Prince Alain Murat : Mon père le prince Achille et l’une de mes sœurs la princesse Anne-Marie (mariée au baron belge Alain Guillaume) ont fait le voyage en URSS en 1965. Mon père travaillait pour le Ministère des Affaires étrangères, il était diplomate. Il a utilisé un « faux » passeport dont il était d’ailleurs très fier. Il n’était pas fait mention de son titre de prince, il était juste indiqué « Murat » afin de ne pas attirer l’attention des autorités soviétiques. Arrivés à Moscou, ils ont fait route ensuite vers Soukhoumi et Salkhino.

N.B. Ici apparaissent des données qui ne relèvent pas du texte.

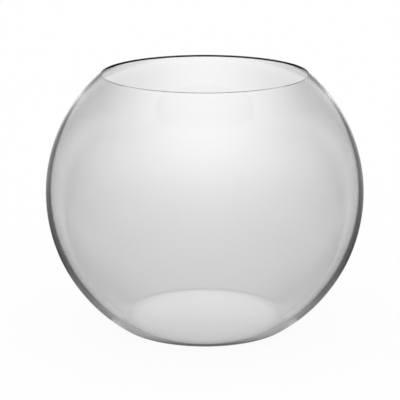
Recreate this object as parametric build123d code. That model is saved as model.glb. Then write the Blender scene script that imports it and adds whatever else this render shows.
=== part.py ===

Il a retrouvé d’anciennes connaissances, des paysans, des domestiques et leurs descendants. C’était un moment très émouvant. On lui a fait la fête avec des banquets improvisés. Le KGB alerté, lui a donné 3 heures pour quitter les lieux au risque d’être envoyé en Sibérie…
Il a ramené de la terre de Salkhino pour mettre dans son cercueil.
L’ambassadeur de Russie à Paris, a rencontré mon père. Quelques jours plus tard, un paquet a été envoyé à la maison. Il s’agissait d’une bouteille de vin, provenant des vignobles familiaux. En 1900 à l’exposition universelle de Paris, ce vin avait remporté un prix. Mon père a bu ce vin en disant « je bois goûte à goûte ce qui me rappelle mon enfance ». Le cadeau fut renouvelé une seule fois par l’ambassadeur. (à suivre)
Jean Pierre
29 mai 2019 @ 08:10
Le royaume de Mingrelie se limitait-il à cette seule région ou englobait-il toute la Géorgie ?
Gérard
1 juin 2019 @ 20:08
Non ce n’était pas toute la Géorgie mais cette principauté occidentale.
IANKAL21
29 mai 2019 @ 09:28
J’ai trouvé la séquence « vin de Georgie » très émouvante. La beauté et la force du geste…
Alinéas
29 mai 2019 @ 09:30
Merci pour cette suite bien détaillée avec une petite carte qui m’a permis de mieux situer la Mingrélie !!!
Lady Chatturlante
29 mai 2019 @ 13:18
D’après ma recherche en ligne, le royaume de Mingrélie n’existe pas. Tout juste s’agissait-il d’une principauté géorgienne.
Karabakh
1 juin 2019 @ 15:02
Une vague principauté géorgienne, en effet.
Angelo Pucci
29 mai 2019 @ 23:20
Selon Wikipedia les armoiries publiées dans cette deuxième partie se réfère à la Maison de Gelovani. Quelle est la relation entre cette famille avec la Mingrélie et les Murat. Merci.
Karabakh
1 juin 2019 @ 15:01
Les armoiries ci-dessus sont bien celles de la maison Dadiani. Ceux-ci, tout comme les Gelovani, sont probablement issus de la dynastie médiévale Vardanisdzé. Notant d’ailleurs que Catherine de Mingrélie est véritablement une Chikovani, famille qui a pris le pouvoir en Mingrélie à l’extinction de la dynastie Dadiani, en relevant ses titres et armoiries – je vous laisse rechercher plus d’infos sur cette famille (il faudra aller plus loin que Wikipédia) mais vous verrez que ces individus avaient (déjà) les dents qui rayaient le parquet.
Gérard
1 juin 2019 @ 19:55
En réalité les Dadiani qui ont régné sur la Mingrélie jusqu’en 1866 étaient de mâle en mâle des Chikovani qui avaient succédé aux Dadiani à partir de 1691.
La nouvelle dynastie était issue par les femmes de la première dynastie, en l’espèce par la princesse Thamar fille du prince Levan III.
La nouvelle dynastie prit les noms et armes de la précédente au lieu des siennes. La branche subsistance des Dadiani s’est éteinte à la fin du XIXe siècle.
Les armoiries qui ont été présentées ici selon les armoriaux (comme celui de Siebmacher) auraient pu être officiellement conférées aux Dadiani d’Imérétie avec le titre de prince russe le 11/23 juin 1801.
Des armes différentes mais qui présente aussi la vouivre ou dragons ont été conférées aux Dadiani de Mingrélie avec le titre de prince russe le 6/18 mars 1876.
Gérard
2 juin 2019 @ 16:41
On peut dire que les princes de Mingrélie ont été pleinement indépendants de 1557 à 1803 date à laquelle ils acceptent le protectorat russe.